Black, Chinese and White workers in a South African gold mine.

The Fourth Congress appointed a Committee to draw up the plans for a World Negro Congress. It is to be hoped that this Committee will report to the forthcoming Enlarged Executive, and that the delegates will be equipped with definite ideas on the subject. The Congress will undoubtedly be a proletarian Congress, but the extent to which non-proletarian representatives will be invited will also be a matter for the Enlarged Executive to decide.

The foregoing notes are written as part of the Committee’s publicity campaign; the Committee hopes that the Party organs in Britain, America, Belgium etc. will devote special attention to the negro question and to the preliminary work necessary for the calling of a World Negro Congress under the banner of the Comintern.

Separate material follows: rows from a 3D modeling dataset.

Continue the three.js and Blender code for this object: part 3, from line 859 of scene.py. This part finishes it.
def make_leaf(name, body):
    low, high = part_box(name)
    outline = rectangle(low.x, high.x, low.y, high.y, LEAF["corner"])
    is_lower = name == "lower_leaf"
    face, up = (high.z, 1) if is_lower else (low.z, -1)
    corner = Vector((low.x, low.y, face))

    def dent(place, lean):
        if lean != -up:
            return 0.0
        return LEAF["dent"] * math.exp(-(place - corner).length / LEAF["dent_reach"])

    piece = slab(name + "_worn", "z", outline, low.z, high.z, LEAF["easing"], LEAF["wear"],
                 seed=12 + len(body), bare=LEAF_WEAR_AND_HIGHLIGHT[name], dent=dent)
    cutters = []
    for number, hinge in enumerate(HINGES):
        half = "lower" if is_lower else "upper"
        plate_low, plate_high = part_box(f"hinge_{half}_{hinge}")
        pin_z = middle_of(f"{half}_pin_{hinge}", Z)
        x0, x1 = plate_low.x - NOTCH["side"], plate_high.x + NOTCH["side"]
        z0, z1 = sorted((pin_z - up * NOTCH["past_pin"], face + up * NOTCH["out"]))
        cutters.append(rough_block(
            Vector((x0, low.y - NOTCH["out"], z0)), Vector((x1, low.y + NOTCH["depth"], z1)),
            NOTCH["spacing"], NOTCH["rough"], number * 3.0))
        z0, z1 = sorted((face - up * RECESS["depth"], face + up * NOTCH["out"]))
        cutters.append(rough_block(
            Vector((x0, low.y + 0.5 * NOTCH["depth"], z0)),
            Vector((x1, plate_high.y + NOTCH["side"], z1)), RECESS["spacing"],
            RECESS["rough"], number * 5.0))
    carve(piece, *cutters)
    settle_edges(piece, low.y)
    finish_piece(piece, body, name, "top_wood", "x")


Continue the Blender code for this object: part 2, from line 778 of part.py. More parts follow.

International Press Correspondence, widely known as”Inprecorr” was published by the Executive Committee of the Communist International (ECCI) regularly in German and English, occasionally in many other languages, beginning in 1921 and lasting in English until 1938. Inprecorr’s role was to supply translated articles to the English-speaking press of the International from the Comintern’s different sections, as well as news and statements from the ECCI. Many ‘Daily Worker’ and ‘Communist’ articles originated in Inprecorr, and it also published articles by American comrades for use in other countries. It was published at least weekly, and often thrice weekly. The ECCI also published the glossy magazine ‘Communist International’ edited by Zinoviev and Karl Radek from 1919 until 1926 monthly in German, French, Russian, and English. Unlike, Inprecorr, CI contained long-form articles by the leading figures of the International as well as proceedings, statements, and notices of the Comintern. No complete run of Communist International is available in English. Both were largely published outside of Soviet territory, with Communist International printed in London, to facilitate distribution and both were major contributors to the Communist press in the U.S. Communist International and Inprecorr are an invaluable English-language source on the history of the Communist International and its sections.